Albany’s Second Home Squeeze Play

Fahy’s proposal isn’t new; it’s a familiar refrain. New York City has long flirted with – and occasionally implemented – various luxury property taxes.

But extending that reach to the Hamptons, the Hudson Valley, or the Adirondacks? That’s a fundamentally different beast, sparking outrage from local economies.

Fahy champions this as a noble aim: to generate “hundreds of millions” for upstate and suburban communities. These funds are earmarked for affordable housing, critical local infrastructure, and a supposed easing of property tax burdens.

It’s a seductive pitch, especially to residents struggling with soaring housing costs in areas increasingly overrun by the wealthy seeking a weekend escape.

Proponents, a coalition of progressive groups and upstate advocates, frame this as simple fairness, a moral imperative. Their argument is clear: tax the rich who own multiple mansions but don’t contribute to local services like full-time residents.

It’s about forcing those with luxury assets to finally chip in their fair share. On the surface, it’s a compelling argument, tapping directly into the broader national exasperation with wealth inequality and the call for wealth taxation.

The Reality Check: Who Really Pays?

But the real estate industry, property owner associations, and local business groups aren’t just *not* buying it – they’re screaming foul. Their counter-argument is just as loud, and far more grounded in local reality: this tax isn’t just punitive; it’s potentially devastating.

It threatens to scare off crucial investment, depress already fragile property values, and make second-home owners think twice about spending their money in local shops, restaurants, and service businesses.

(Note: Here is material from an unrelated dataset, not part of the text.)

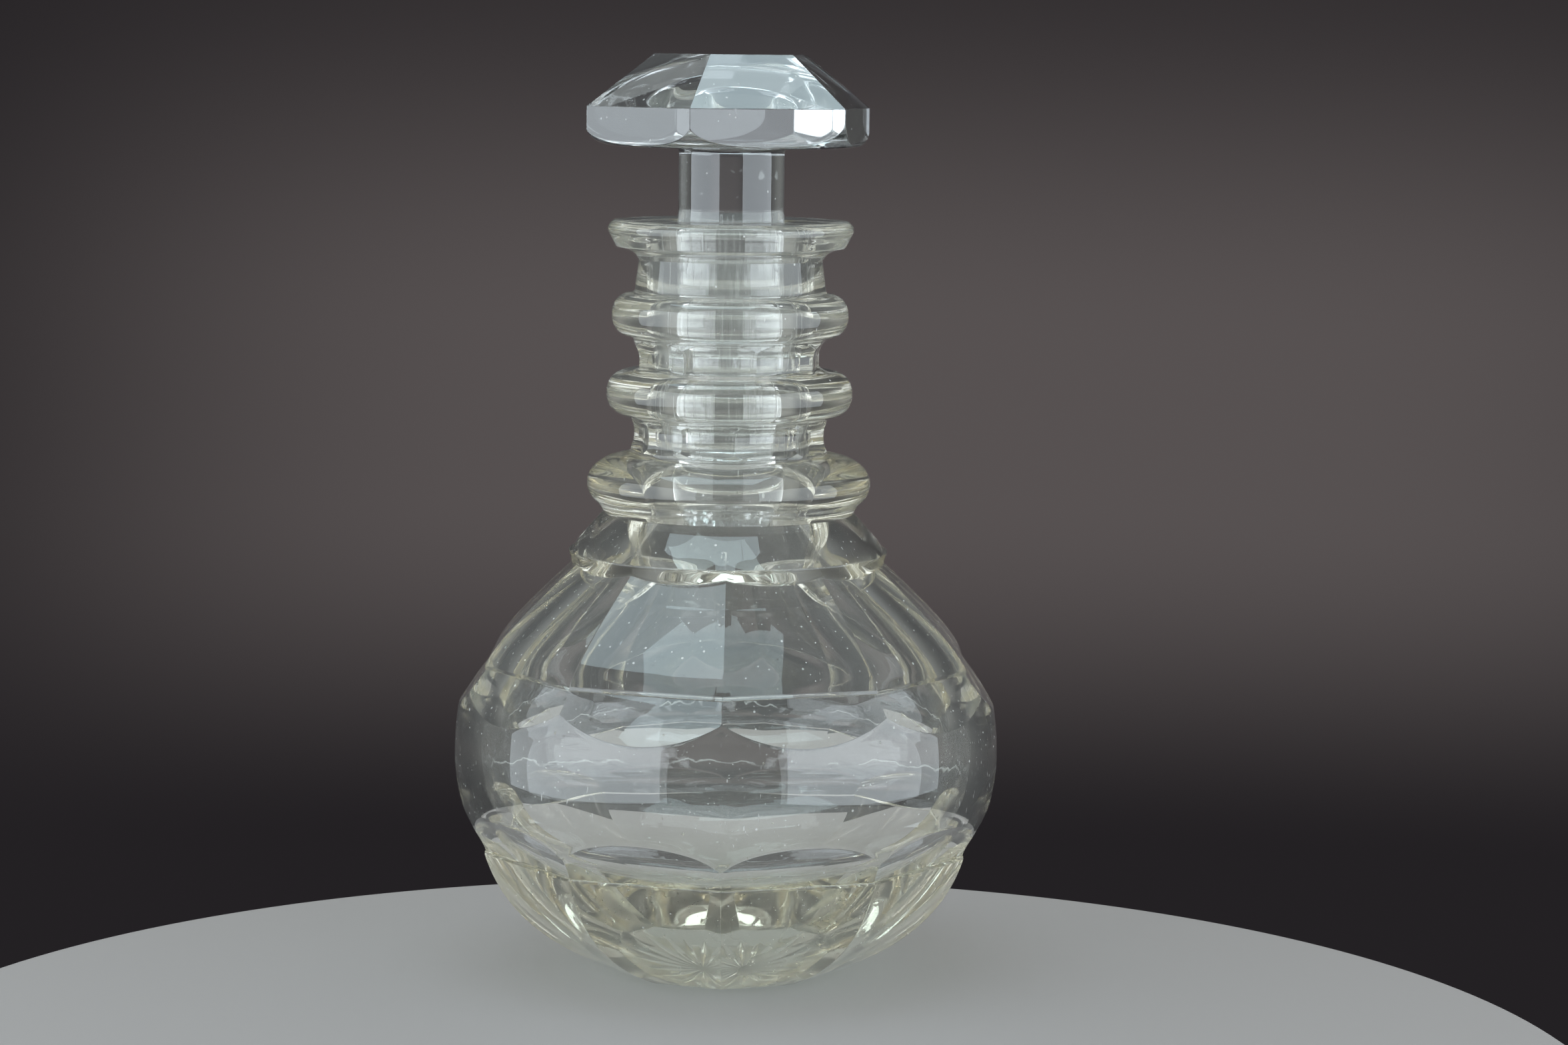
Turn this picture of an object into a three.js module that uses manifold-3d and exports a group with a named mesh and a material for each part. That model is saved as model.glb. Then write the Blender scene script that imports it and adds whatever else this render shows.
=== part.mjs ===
// Cut glass sherry decanter: a ten sided bulb, three rings round the neck, a flat lip and a
// hexagonal mushroom stopper on a long ground peg.
// Millimetres, +Z up. The origin is the centre of the rest face, on the table.
// The arris between two panels of the bulb faces -Y, the front.

import * as THREE from 'three';
import { mergeVertices } from 'three/addons/utils/BufferGeometryUtils.js';
import Module from 'manifold-3d';

const wasm = await Module();
wasm.setup();

// Bulb, widths
const BELLY_RADIUS = 68.5;          // round belly of the blown blank at its widest
const BELLY_CURVE_BELOW = 43;       // radius of the belly's upright curve under its widest line
const BELLY_CURVE_ABOVE = 76;       // and above it
const BASE_RADIUS = 28;             // centre to corner of the rest face
const LINE_INSET = 6.3;             // corners of the two cut lines, in from the belly
const LINE_STEP = 0.4;              // how far the cut lines stand proud
const BAND_RADIUS = 39.3;           // corner of the shoulder band at its foot
const BAND_FLARE = 0.7;             // how much wider the band is at its top
const WAIST_RADIUS = 31.4;          // top of the shoulder, under the lowest ring

// Bulb, heights, each counted from the one before
const LOWER_PANEL_HEIGHT = 31.7;    // rest face to lower cut line
const LINE_HEIGHT = 0.8;            // either cut line
const LOWER_LENS_HEIGHT = 10.8;     // lower row of lens cuts
const BELLY_RISE = 11.7;            // tops of the lower lens cuts to the widest line
const BELLY_FALL = 12.5;            // widest line to the feet of the upper lens cuts
const UPPER_LENS_HEIGHT = 10.9;     // upper row of lens cuts
const UPPER_PANEL_HEIGHT = 24.6;    // upper cut line to shoulder band
const BAND_HEIGHT = 2.6;            // shoulder band
const SHOULDER_HEIGHT = 9.6;        // band to the seat of the lowest ring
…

Can we afford to gamble with the seasonal economies in places like the Finger Lakes or parts of the Catskills? There, tourism and high-end second-home spending are the undeniable lifeblood.

Those promised “hundreds of millions” could easily come with a hidden, far greater cost of diminished local economic activity and lost jobs. And let’s not forget the smaller, family-owned vacation homes that could get caught in the crossfire if the threshold is set too broadly, hitting middle-class families far harder than the super-rich.

Political Theater or Genuine Hope?

Fahy’s optimism for future legislative success, after failing to get this tax into the upcoming 2026 budget, feels less like genuine hope and more like a desperate politician’s gamble.

Budget negotiations are the arena where the real horse-trading happens, where priorities are meticulously weighed against finite political capital.

If this proposal couldn’t secure a spot in that high-stakes environment, pushing it now as a standalone bill is an almost insurmountable uphill battle. More often than not, it’s a strategic move to keep an issue alive for future leverage, a political placeholder, rather than a serious expectation of immediate passage.

Let’s be clear: don’t be fooled by the high-minded talk of “equity” and “affordable housing.” This isn’t just about taxing the rich; it’s a naked grab for new revenue, pure and simple.

The state budget is always a zero-sum game. When the well runs dry for other pet projects, politicians inevitably start eyeing new pockets to pick.

Fahy understands the undeniable political appeal in taking on “out-of-towners” with big houses. This holds true even if the actual economic ripple effects could severely sting the very communities she claims to help.

This isn’t a genuine solution to housing woes or infrastructure needs. It’s a shrewd political maneuver designed to find new cash.

Painting second-home owners as the villain is simply an easier sell than raising taxes on everyone else. New Yorkers deserve more than recycled political theater disguised as progress.